"""

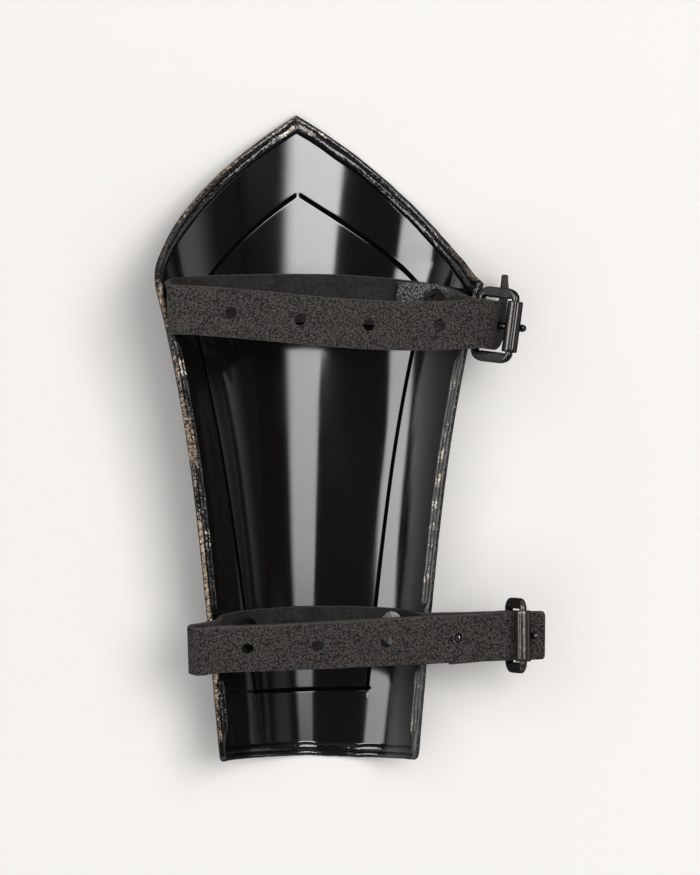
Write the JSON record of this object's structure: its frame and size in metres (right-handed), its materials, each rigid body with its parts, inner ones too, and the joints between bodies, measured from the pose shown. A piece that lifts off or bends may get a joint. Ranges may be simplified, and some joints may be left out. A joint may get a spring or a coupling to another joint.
{
  "type": "steel bracer",
  "caption": "Forearm bracer of bent black-lacquered sheet steel with a pointed elbow end, folded edges and buckled leather straps across its open side.",
  "frame": {"origin": "centre of the whole object's box, at its base", "axes": "+Y towards the pointed elbow end, +Z out of the open, strapped side, buckles at +X"},
  "size_m": [0.1482, 0.2526, 0.0685],
  "materials": {
    "black_lacquered_steel": "gloss black lacquer over steel, worn brown and bare along the hammered edge",
    "black_leather": "pebbled charcoal grain outside, dull suede flesh side",
    "dark_steel": "dark gunmetal plating with bright worn highlights"
  },
  "bodies": {
    "root": {"plate": "black_lacquered_steel", "upper_strap": "black_leather", "lower_strap": "black_leather", "rivet_upper_left": "dark_steel", "rivet_upper_right": "dark_steel", "rivet_lower_left": "dark_steel", "rivet_lower_right": "dark_steel", "rivet_lower_fold": "dark_steel", "buckle_upper_frame": "dark_steel", "buckle_upper_roller": "dark_steel", "buckle_upper_prong": "dark_steel", "buckle_lower_frame": "dark_steel", "buckle_lower_roller": "dark_steel", "buckle_lower_prong": "dark_steel"}
  },
  "joints": []
}
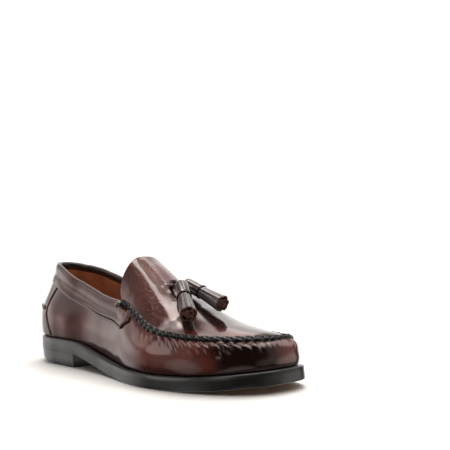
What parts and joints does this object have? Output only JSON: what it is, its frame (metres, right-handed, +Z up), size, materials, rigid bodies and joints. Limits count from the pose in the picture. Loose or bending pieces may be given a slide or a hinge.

"""

Brief: Reproduce all data above, unchanged.

Solution:
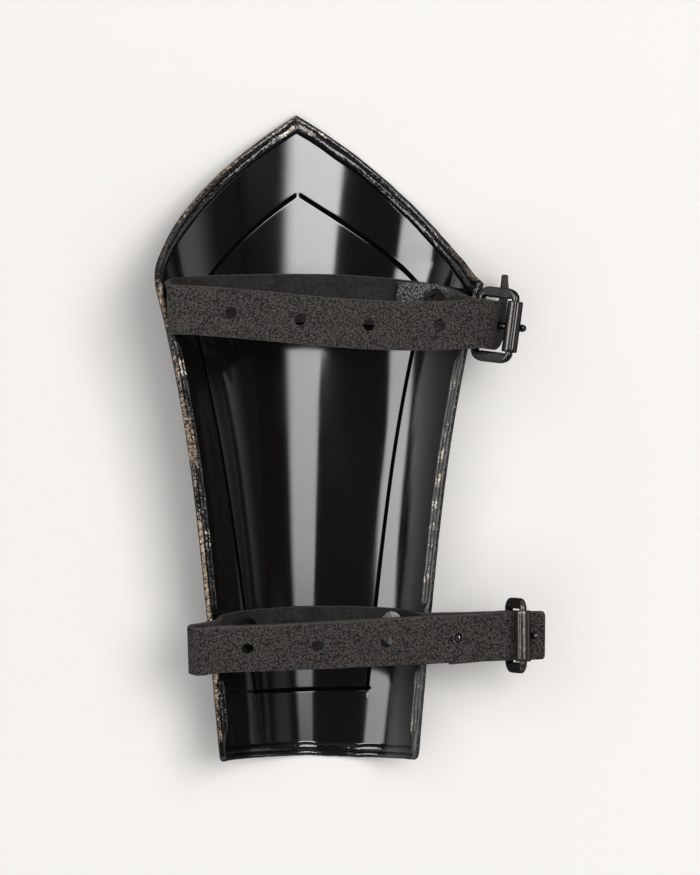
Write the JSON record of this object's structure: its frame and size in metres (right-handed), its materials, each rigid body with its parts, inner ones too, and the joints between bodies, measured from the pose shown. A piece that lifts off or bends may get a joint. Ranges may be simplified, and some joints may be left out. A joint may get a spring or a coupling to another joint.
{
  "type": "steel bracer",
  "caption": "Forearm bracer of bent black-lacquered sheet steel with a pointed elbow end, folded edges and buckled leather straps across its open side.",
  "frame": {"origin": "centre of the whole object's box, at its base", "axes": "+Y towards the pointed elbow end, +Z out of the open, strapped side, buckles at +X"},
  "size_m": [0.1482, 0.2526, 0.0685],
  "materials": {
    "black_lacquered_steel": "gloss black lacquer over steel, worn brown and bare along the hammered edge",
    "black_leather": "pebbled charcoal grain outside, dull suede flesh side",
    "dark_steel": "dark gunmetal plating with bright worn highlights"
  },
  "bodies": {
    "root": {"plate": "black_lacquered_steel", "upper_strap": "black_leather", "lower_strap": "black_leather", "rivet_upper_left": "dark_steel", "rivet_upper_right": "dark_steel", "rivet_lower_left": "dark_steel", "rivet_lower_right": "dark_steel", "rivet_lower_fold": "dark_steel", "buckle_upper_frame": "dark_steel", "buckle_upper_roller": "dark_steel", "buckle_upper_prong": "dark_steel", "buckle_lower_frame": "dark_steel", "buckle_lower_roller": "dark_steel", "buckle_lower_prong": "dark_steel"}
  },
  "joints": []
}
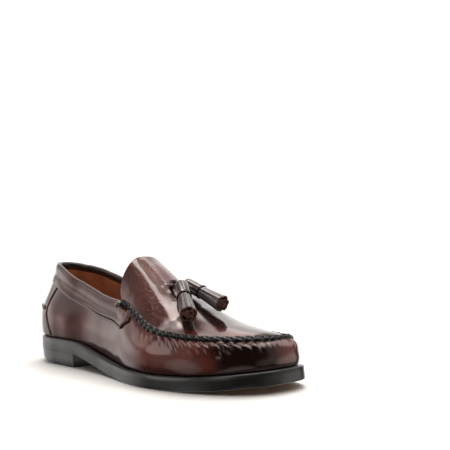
What parts and joints does this object have? Output only JSON: what it is, its frame (metres, right-handed, +Z up), size, materials, rigid bodies and joints. Limits count from the pose in the picture. Loose or bending pieces may be given a slide or a hinge.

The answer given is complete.